- [DATA LINES]:
* * * *

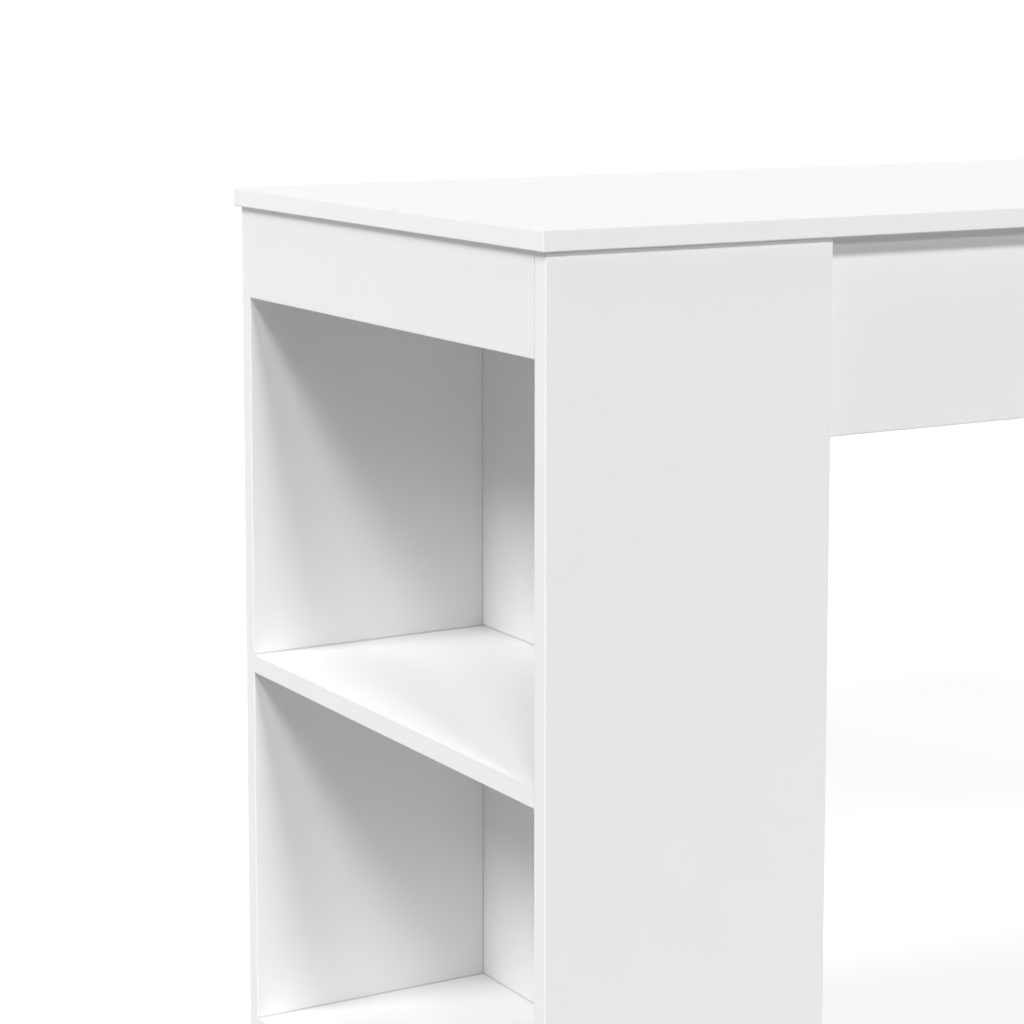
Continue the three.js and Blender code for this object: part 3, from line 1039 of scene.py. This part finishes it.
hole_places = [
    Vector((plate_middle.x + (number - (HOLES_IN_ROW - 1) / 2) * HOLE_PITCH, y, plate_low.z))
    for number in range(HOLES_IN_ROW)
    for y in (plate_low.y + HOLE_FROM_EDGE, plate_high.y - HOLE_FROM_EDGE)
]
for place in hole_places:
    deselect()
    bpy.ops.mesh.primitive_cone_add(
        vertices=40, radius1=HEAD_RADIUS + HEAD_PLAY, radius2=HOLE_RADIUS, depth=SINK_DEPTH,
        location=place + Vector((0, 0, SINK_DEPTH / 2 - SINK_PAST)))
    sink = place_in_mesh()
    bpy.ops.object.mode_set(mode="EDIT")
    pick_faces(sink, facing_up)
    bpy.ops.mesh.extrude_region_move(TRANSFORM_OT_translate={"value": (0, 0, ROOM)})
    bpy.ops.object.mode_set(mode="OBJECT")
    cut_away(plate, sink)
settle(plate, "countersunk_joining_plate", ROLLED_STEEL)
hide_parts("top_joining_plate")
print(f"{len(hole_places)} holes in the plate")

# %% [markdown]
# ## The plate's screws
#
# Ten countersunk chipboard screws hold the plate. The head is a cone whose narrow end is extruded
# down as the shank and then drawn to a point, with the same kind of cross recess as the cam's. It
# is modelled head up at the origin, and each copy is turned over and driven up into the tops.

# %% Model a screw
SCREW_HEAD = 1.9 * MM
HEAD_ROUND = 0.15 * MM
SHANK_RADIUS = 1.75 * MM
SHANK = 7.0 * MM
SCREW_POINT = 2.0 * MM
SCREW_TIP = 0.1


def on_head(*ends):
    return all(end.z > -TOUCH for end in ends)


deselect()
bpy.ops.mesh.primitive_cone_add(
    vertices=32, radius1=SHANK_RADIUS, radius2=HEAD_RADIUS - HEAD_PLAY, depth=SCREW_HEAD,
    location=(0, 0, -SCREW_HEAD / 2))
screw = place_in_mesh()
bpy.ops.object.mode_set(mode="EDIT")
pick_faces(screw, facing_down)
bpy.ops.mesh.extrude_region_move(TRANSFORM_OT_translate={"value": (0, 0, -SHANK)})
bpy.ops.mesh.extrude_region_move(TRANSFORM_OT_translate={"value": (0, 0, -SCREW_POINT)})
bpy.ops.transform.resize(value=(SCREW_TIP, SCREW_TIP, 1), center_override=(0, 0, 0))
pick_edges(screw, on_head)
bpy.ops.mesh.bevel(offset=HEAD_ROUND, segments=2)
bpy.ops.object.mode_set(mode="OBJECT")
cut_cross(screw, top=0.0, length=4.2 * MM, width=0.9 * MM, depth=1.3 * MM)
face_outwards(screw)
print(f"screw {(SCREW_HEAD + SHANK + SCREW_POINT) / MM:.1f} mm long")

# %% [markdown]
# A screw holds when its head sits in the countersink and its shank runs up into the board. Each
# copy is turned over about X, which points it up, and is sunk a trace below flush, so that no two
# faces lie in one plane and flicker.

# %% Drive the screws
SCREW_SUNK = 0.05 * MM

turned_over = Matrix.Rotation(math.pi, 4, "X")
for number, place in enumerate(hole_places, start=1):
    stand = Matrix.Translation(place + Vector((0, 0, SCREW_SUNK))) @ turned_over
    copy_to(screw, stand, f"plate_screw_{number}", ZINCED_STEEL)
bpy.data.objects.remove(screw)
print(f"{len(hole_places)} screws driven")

* * * *

- [SHORT EXERCISE]: In the listing above, please print only the lines from the first one to the line where "return all(end.z >" appears, exactly as written, both of those lines included.

- [THE OUTPUT]:
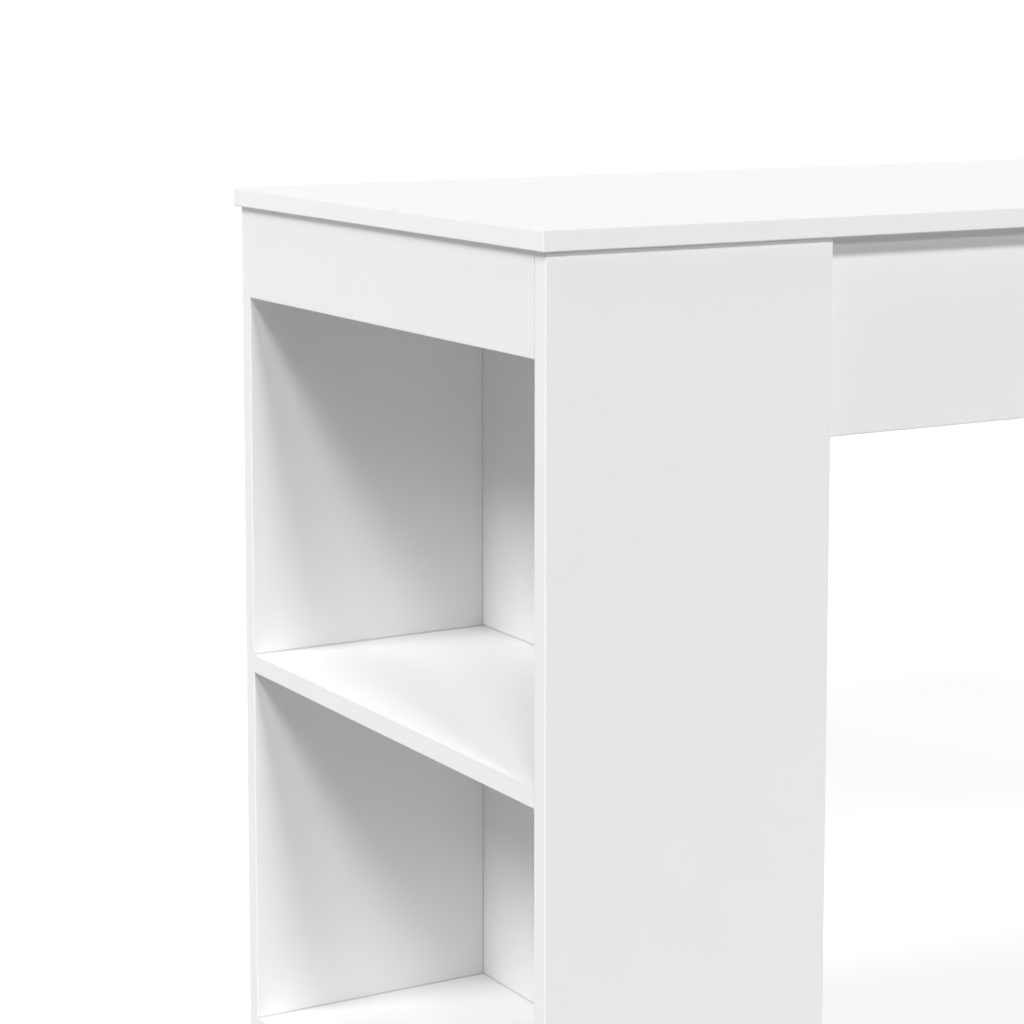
Continue the three.js and Blender code for this object: part 3, from line 1039 of scene.py. This part finishes it.
hole_places = [
    Vector((plate_middle.x + (number - (HOLES_IN_ROW - 1) / 2) * HOLE_PITCH, y, plate_low.z))
    for number in range(HOLES_IN_ROW)
    for y in (plate_low.y + HOLE_FROM_EDGE, plate_high.y - HOLE_FROM_EDGE)
]
for place in hole_places:
    deselect()
    bpy.ops.mesh.primitive_cone_add(
        vertices=40, radius1=HEAD_RADIUS + HEAD_PLAY, radius2=HOLE_RADIUS, depth=SINK_DEPTH,
        location=place + Vector((0, 0, SINK_DEPTH / 2 - SINK_PAST)))
    sink = place_in_mesh()
    bpy.ops.object.mode_set(mode="EDIT")
    pick_faces(sink, facing_up)
    bpy.ops.mesh.extrude_region_move(TRANSFORM_OT_translate={"value": (0, 0, ROOM)})
    bpy.ops.object.mode_set(mode="OBJECT")
    cut_away(plate, sink)
settle(plate, "countersunk_joining_plate", ROLLED_STEEL)
hide_parts("top_joining_plate")
print(f"{len(hole_places)} holes in the plate")

# %% [markdown]
# ## The plate's screws
#
# Ten countersunk chipboard screws hold the plate. The head is a cone whose narrow end is extruded
# down as the shank and then drawn to a point, with the same kind of cross recess as the cam's. It
# is modelled head up at the origin, and each copy is turned over and driven up into the tops.

# %% Model a screw
SCREW_HEAD = 1.9 * MM
HEAD_ROUND = 0.15 * MM
SHANK_RADIUS = 1.75 * MM
SHANK = 7.0 * MM
SCREW_POINT = 2.0 * MM
SCREW_TIP = 0.1


def on_head(*ends):
    return all(end.z > -TOUCH for end in ends)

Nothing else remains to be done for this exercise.